Nevertheless, it remains true that, in the Old Testament, God commands the Jewish state in the land of Israel to come into being through warfare and violent dispossession of the original inhabitants. Moreover, this command has its roots in the very Covenant of God with Abraham (or rather "Abram" at that time) in the Bible and it thus forms one of the core tenets of Judaism as such, at least as we understand it. No one then can blame Palestinians and descendants of the ancient Canaanites, Jebusites and others who inhabited the land before the Ancient Israelites (as seen in the Bible itself) for a little trepidation as regards what recognising Israel as a "Jewish State" means for them, particularly to certain Orthodox and Ultra-Orthodox Jews. No one then can blame Palestinians for asking if recognising Israel as a "Jewish State" means recognising the legitimacy of offensive warfare or violence against them by Israel to take what remains of Palestine from them.
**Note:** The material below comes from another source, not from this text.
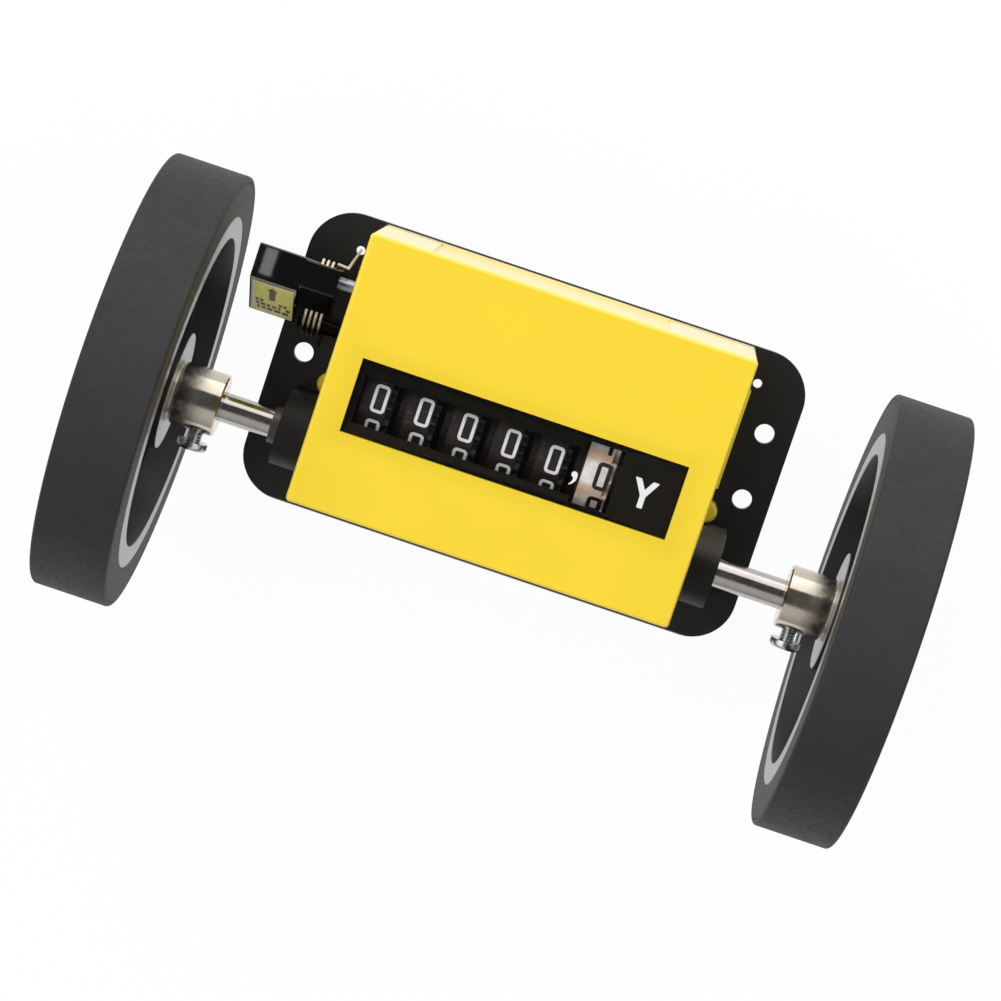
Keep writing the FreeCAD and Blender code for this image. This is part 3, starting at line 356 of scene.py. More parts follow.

We need hardly say that this comes against a background where every day the Israeli settler movement is grabbing more land in the West Bank and Jerusalem (there are now 500,000 Israeli settlers in the West Bank alone) - aided, abetted, funded and empowered by the current Israeli government - and throwing or forcing more and more Palestinians out, in so many different ways that it would take volumes to describe. Moreover, there are credible reports that despite the almost universal agreement in Rabbinical texts throughout the ages that the divine command to kill the Amalekites was a unique and isolated historical incident that applied only to the race of the Ancient Amalekites, there are now, in certain religious schools in Israel, people who draw parallels between the Palestinians of today and the ancient Amalekites and their like (this was apparently the opinion of Rabbi Mordechai Eliyahu, a former chief Rabbi of Israel; see also, for example: Shulamit Aloni's article 'Murder Under the Cover of Righteousness', CounterPunch, March, 8-9, 2003).

In short, recognition of Israel as a "Jewish State" in Israel is not the same as, say, recognition of Greece today as a "Christian State". It entails, in the Old Testament itself, a Covenant between God and a Chosen People regarding a Promised Land that should be taken by force at the expense of the other inhabitants of the land and of non-Jews. This idea is not present as such in other religions that we know of. Moreover, even secular and progressive voices in Israel, such as former president of the Supreme Court of Israel, Aharon Barak, understand the concept of a "Jewish State" as follows:

"[The] Jewish State is the state of the Jewish people … it is a state in which every Jew has the right to return … a Jewish state derives its values from its religious heritage, the Bible is the basic of its books and Israel's prophets are the basis of its morality … a Jewish state is a state in which the values of Israel, Torah, Jewish heritage and the values of the Jewish halacha [religious law] are the bases of its values." ('A State in Emergency', Ha'aretz, 19 June, 2005.)

So, rather than demand that Palestinians recognise Israel as a "Jewish State" as such - adding "beyond chutzpah" to insult and injury - we offer the suggestion that Israeli leaders ask instead that Palestinians recognise Israel (proper) as a civil, democratic, and pluralistic state whose official religion is Judaism, and whose majority is Jewish. Many states (including Israel's neighbours Jordan and Egypt, and countries such as Greece) have their official religion as Christianity or Islam (but grant equal civil rights to all citizens) and there is no reason why Israeli Jews should not want the religion of their state to be officially Jewish. This is a reasonable demand, and it may allay the fears of Jewish Israelis about becoming a minority in Israel, and at the same time not arouse fears among Palestinians and Arabs about being ethnically cleansed in Palestine. Demanding the recognition of Israel's official religion as Judaism, rather than the recognition of Israel as a "Jewish State", would also mean Israel continuing to be a democracy.

Sari Nusseibeh is a professor of philosophy at Al-Quds University in Jerusalem.